======== Dataset section ========

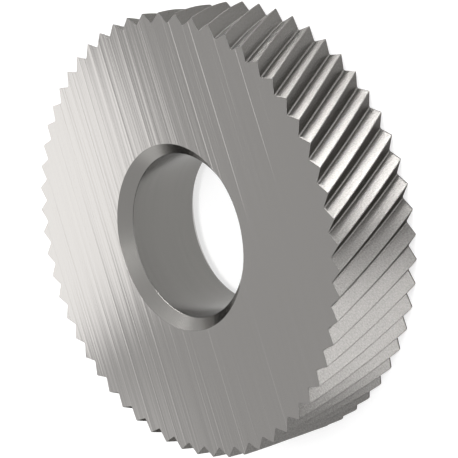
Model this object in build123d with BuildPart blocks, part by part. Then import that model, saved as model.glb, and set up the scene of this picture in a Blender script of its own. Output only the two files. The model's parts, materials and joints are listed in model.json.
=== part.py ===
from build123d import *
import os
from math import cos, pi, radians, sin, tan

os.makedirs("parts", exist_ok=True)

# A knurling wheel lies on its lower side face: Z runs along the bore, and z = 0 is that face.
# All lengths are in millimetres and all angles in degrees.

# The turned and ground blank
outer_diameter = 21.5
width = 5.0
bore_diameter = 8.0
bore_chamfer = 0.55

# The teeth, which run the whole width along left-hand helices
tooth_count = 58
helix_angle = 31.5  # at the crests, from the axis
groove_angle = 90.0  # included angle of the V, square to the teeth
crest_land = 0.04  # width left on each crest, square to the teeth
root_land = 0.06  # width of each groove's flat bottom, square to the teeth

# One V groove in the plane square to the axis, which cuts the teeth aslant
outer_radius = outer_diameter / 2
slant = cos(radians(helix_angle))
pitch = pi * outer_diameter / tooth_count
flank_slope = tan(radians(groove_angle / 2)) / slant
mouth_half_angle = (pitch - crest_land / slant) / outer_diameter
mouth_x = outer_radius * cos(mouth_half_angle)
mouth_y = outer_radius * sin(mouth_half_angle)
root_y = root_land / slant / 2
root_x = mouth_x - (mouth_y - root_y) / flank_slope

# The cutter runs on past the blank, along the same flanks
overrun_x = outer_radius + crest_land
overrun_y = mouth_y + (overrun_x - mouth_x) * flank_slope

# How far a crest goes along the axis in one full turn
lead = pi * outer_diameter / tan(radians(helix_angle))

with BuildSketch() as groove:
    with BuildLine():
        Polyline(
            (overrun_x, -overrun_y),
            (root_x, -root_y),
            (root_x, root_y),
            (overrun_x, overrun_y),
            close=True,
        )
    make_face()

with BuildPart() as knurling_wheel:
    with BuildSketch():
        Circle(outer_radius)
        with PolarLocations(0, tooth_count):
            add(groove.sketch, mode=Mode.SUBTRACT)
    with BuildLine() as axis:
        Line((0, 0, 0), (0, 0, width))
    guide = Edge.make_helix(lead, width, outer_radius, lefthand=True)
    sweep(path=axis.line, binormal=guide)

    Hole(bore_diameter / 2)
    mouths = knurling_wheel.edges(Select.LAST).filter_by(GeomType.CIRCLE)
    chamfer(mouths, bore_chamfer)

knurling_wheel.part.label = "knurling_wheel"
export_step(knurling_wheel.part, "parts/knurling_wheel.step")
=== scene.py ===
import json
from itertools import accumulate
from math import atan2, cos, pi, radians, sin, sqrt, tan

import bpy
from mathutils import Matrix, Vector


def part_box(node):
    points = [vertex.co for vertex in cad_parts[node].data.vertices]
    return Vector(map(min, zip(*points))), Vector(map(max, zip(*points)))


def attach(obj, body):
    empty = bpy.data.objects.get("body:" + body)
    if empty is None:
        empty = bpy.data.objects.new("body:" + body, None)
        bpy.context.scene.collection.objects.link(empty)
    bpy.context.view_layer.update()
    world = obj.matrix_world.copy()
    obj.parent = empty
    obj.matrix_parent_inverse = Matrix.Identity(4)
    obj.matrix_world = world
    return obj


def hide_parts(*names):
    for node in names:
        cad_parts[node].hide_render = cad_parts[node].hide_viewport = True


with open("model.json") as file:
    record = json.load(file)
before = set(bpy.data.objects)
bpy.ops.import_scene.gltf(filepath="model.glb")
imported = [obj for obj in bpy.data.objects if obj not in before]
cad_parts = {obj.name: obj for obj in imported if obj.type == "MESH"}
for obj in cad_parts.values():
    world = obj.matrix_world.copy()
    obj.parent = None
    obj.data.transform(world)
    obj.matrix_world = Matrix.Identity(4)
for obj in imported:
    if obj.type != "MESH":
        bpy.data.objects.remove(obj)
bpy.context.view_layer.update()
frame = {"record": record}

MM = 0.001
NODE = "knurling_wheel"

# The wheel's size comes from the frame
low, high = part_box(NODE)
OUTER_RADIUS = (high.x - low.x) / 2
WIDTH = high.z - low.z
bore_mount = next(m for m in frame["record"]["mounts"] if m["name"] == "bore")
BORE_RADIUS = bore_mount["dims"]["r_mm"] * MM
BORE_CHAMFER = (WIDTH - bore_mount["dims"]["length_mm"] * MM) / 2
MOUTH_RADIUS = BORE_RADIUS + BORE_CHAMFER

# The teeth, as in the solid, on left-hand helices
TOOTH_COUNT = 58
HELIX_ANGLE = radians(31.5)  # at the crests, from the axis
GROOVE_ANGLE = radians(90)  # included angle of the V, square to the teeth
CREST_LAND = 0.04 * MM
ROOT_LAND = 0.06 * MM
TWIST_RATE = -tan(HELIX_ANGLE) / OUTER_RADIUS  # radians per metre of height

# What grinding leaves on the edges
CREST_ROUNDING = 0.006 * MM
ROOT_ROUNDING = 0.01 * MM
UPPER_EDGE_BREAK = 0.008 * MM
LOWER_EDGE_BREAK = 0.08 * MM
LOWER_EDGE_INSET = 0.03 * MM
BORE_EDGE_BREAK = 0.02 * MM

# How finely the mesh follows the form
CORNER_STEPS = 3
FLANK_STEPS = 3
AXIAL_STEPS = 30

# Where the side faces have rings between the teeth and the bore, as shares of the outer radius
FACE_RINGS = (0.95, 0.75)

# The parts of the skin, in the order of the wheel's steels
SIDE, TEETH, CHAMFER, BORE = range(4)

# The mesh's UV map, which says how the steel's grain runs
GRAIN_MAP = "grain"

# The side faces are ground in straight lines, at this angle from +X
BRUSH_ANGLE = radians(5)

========

▸ **Instruction**
From the data above, extract every line in its exact form.

▸ **Response to this task**
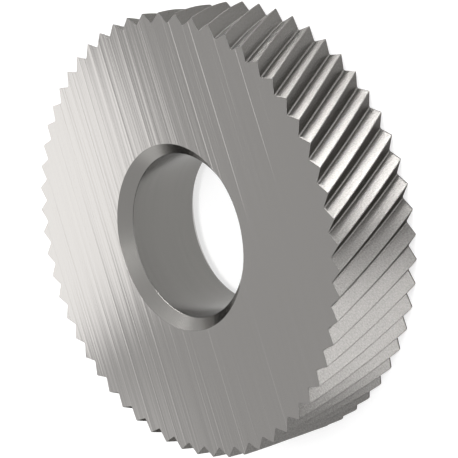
Model this object in build123d with BuildPart blocks, part by part. Then import that model, saved as model.glb, and set up the scene of this picture in a Blender script of its own. Output only the two files. The model's parts, materials and joints are listed in model.json.
=== part.py ===
from build123d import *
import os
from math import cos, pi, radians, sin, tan

os.makedirs("parts", exist_ok=True)

# A knurling wheel lies on its lower side face: Z runs along the bore, and z = 0 is that face.
# All lengths are in millimetres and all angles in degrees.

# The turned and ground blank
outer_diameter = 21.5
width = 5.0
bore_diameter = 8.0
bore_chamfer = 0.55

# The teeth, which run the whole width along left-hand helices
tooth_count = 58
helix_angle = 31.5  # at the crests, from the axis
groove_angle = 90.0  # included angle of the V, square to the teeth
crest_land = 0.04  # width left on each crest, square to the teeth
root_land = 0.06  # width of each groove's flat bottom, square to the teeth

# One V groove in the plane square to the axis, which cuts the teeth aslant
outer_radius = outer_diameter / 2
slant = cos(radians(helix_angle))
pitch = pi * outer_diameter / tooth_count
flank_slope = tan(radians(groove_angle / 2)) / slant
mouth_half_angle = (pitch - crest_land / slant) / outer_diameter
mouth_x = outer_radius * cos(mouth_half_angle)
mouth_y = outer_radius * sin(mouth_half_angle)
root_y = root_land / slant / 2
root_x = mouth_x - (mouth_y - root_y) / flank_slope

# The cutter runs on past the blank, along the same flanks
overrun_x = outer_radius + crest_land
overrun_y = mouth_y + (overrun_x - mouth_x) * flank_slope

# How far a crest goes along the axis in one full turn
lead = pi * outer_diameter / tan(radians(helix_angle))

with BuildSketch() as groove:
    with BuildLine():
        Polyline(
            (overrun_x, -overrun_y),
            (root_x, -root_y),
            (root_x, root_y),
            (overrun_x, overrun_y),
            close=True,
        )
    make_face()

with BuildPart() as knurling_wheel:
    with BuildSketch():
        Circle(outer_radius)
        with PolarLocations(0, tooth_count):
            add(groove.sketch, mode=Mode.SUBTRACT)
    with BuildLine() as axis:
        Line((0, 0, 0), (0, 0, width))
    guide = Edge.make_helix(lead, width, outer_radius, lefthand=True)
    sweep(path=axis.line, binormal=guide)

    Hole(bore_diameter / 2)
    mouths = knurling_wheel.edges(Select.LAST).filter_by(GeomType.CIRCLE)
    chamfer(mouths, bore_chamfer)

knurling_wheel.part.label = "knurling_wheel"
export_step(knurling_wheel.part, "parts/knurling_wheel.step")
=== scene.py ===
import json
from itertools import accumulate
from math import atan2, cos, pi, radians, sin, sqrt, tan

import bpy
from mathutils import Matrix, Vector


def part_box(node):
    points = [vertex.co for vertex in cad_parts[node].data.vertices]
    return Vector(map(min, zip(*points))), Vector(map(max, zip(*points)))


def attach(obj, body):
    empty = bpy.data.objects.get("body:" + body)
    if empty is None:
        empty = bpy.data.objects.new("body:" + body, None)
        bpy.context.scene.collection.objects.link(empty)
    bpy.context.view_layer.update()
    world = obj.matrix_world.copy()
    obj.parent = empty
    obj.matrix_parent_inverse = Matrix.Identity(4)
    obj.matrix_world = world
    return obj


def hide_parts(*names):
    for node in names:
        cad_parts[node].hide_render = cad_parts[node].hide_viewport = True


with open("model.json") as file:
    record = json.load(file)
before = set(bpy.data.objects)
bpy.ops.import_scene.gltf(filepath="model.glb")
imported = [obj for obj in bpy.data.objects if obj not in before]
cad_parts = {obj.name: obj for obj in imported if obj.type == "MESH"}
for obj in cad_parts.values():
    world = obj.matrix_world.copy()
    obj.parent = None
    obj.data.transform(world)
    obj.matrix_world = Matrix.Identity(4)
for obj in imported:
    if obj.type != "MESH":
        bpy.data.objects.remove(obj)
bpy.context.view_layer.update()
frame = {"record": record}

MM = 0.001
NODE = "knurling_wheel"

# The wheel's size comes from the frame
low, high = part_box(NODE)
OUTER_RADIUS = (high.x - low.x) / 2
WIDTH = high.z - low.z
bore_mount = next(m for m in frame["record"]["mounts"] if m["name"] == "bore")
BORE_RADIUS = bore_mount["dims"]["r_mm"] * MM
BORE_CHAMFER = (WIDTH - bore_mount["dims"]["length_mm"] * MM) / 2
MOUTH_RADIUS = BORE_RADIUS + BORE_CHAMFER

# The teeth, as in the solid, on left-hand helices
TOOTH_COUNT = 58
HELIX_ANGLE = radians(31.5)  # at the crests, from the axis
GROOVE_ANGLE = radians(90)  # included angle of the V, square to the teeth
CREST_LAND = 0.04 * MM
ROOT_LAND = 0.06 * MM
TWIST_RATE = -tan(HELIX_ANGLE) / OUTER_RADIUS  # radians per metre of height

# What grinding leaves on the edges
CREST_ROUNDING = 0.006 * MM
ROOT_ROUNDING = 0.01 * MM
UPPER_EDGE_BREAK = 0.008 * MM
LOWER_EDGE_BREAK = 0.08 * MM
LOWER_EDGE_INSET = 0.03 * MM
BORE_EDGE_BREAK = 0.02 * MM

# How finely the mesh follows the form
CORNER_STEPS = 3
FLANK_STEPS = 3
AXIAL_STEPS = 30

# Where the side faces have rings between the teeth and the bore, as shares of the outer radius
FACE_RINGS = (0.95, 0.75)

# The parts of the skin, in the order of the wheel's steels
SIDE, TEETH, CHAMFER, BORE = range(4)

# The mesh's UV map, which says how the steel's grain runs
GRAIN_MAP = "grain"

# The side faces are ground in straight lines, at this angle from +X
BRUSH_ANGLE = radians(5)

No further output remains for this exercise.